- [Task goal]: Extract every line of the material that holds the string "axes".

- [Provided material]:
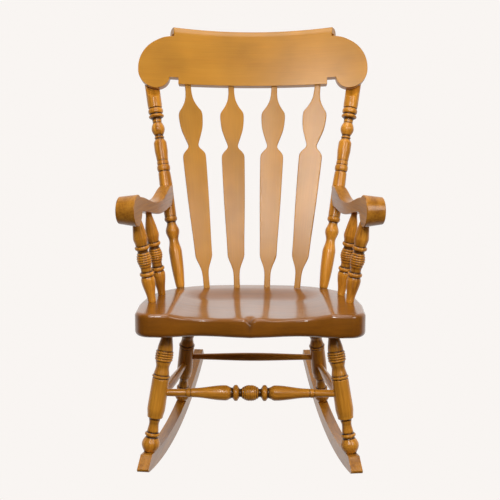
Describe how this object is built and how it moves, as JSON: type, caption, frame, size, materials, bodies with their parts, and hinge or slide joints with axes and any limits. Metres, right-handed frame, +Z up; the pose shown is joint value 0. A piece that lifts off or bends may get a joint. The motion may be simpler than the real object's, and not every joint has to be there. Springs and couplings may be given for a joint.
{
  "type": "rocking chair",
  "caption": "Wooden rocking chair with a curved crest rail, arrow-shaped splats, turned posts, scrolled arms, scooped seat and turned legs on bent rockers.",
  "frame": {"origin": "on the floor under the middle of the whole chair, halfway along the rockers", "axes": "+Z up, the sitter faces -Y, +X to the right of someone looking at the chair from the front"},
  "size_m": [0.6508, 0.7708, 1.119],
  "materials": {
    "seat_wood": "satin lacquer over honey stain",
    "back_wood": "satin lacquer over honey stain",
    "turned_wood": "satin lacquer over amber stain, dark glaze in the grooves",
    "plug_wood": "satin lacquer",
    "screw_steel": "zinc plated"
  },
  "bodies": {
    "root": {"seat": "seat_wood", "crest_rail": "back_wood", "splat_left_outer": "back_wood", "splat_left_inner": "back_wood", "splat_right_inner": "back_wood", "splat_right_outer": "back_wood", "back_post_left": "turned_wood", "back_post_right": "turned_wood", "arm_left": "turned_wood", "arm_right": "turned_wood", "arm_spindle_front_left": "turned_wood", "arm_spindle_front_right": "turned_wood", "arm_spindle_rear_left": "turned_wood", "arm_spindle_rear_right": "turned_wood", "front_leg_left": "turned_wood", "front_leg_right": "turned_wood", "rear_leg_left": "turned_wood", "rear_leg_right": "turned_wood", "front_stretcher": "turned_wood", "rear_stretcher": "turned_wood", "side_stretcher_left": "turned_wood", "side_stretcher_right": "turned_wood", "rocker_left": "turned_wood", "rocker_right": "turned_wood", "crest_screws": "screw_steel", "crest_plugs": "plug_wood", "arm_screws": "screw_steel", "arm_plugs": "plug_wood", "rocker_screws": "screw_steel"}
  },
  "joints": []
}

- [Task response]:
Describe how this object is built and how it moves, as JSON: type, caption, frame, size, materials, bodies with their parts, and hinge or slide joints with axes and any limits. Metres, right-handed frame, +Z up; the pose shown is joint value 0. A piece that lifts off or bends may get a joint. The motion may be simpler than the real object's, and not every joint has to be there. Springs and couplings may be given for a joint.
  "frame": {"origin": "on the floor under the middle of the whole chair, halfway along the rockers", "axes": "+Z up, the sitter faces -Y, +X to the right of someone looking at the chair from the front"},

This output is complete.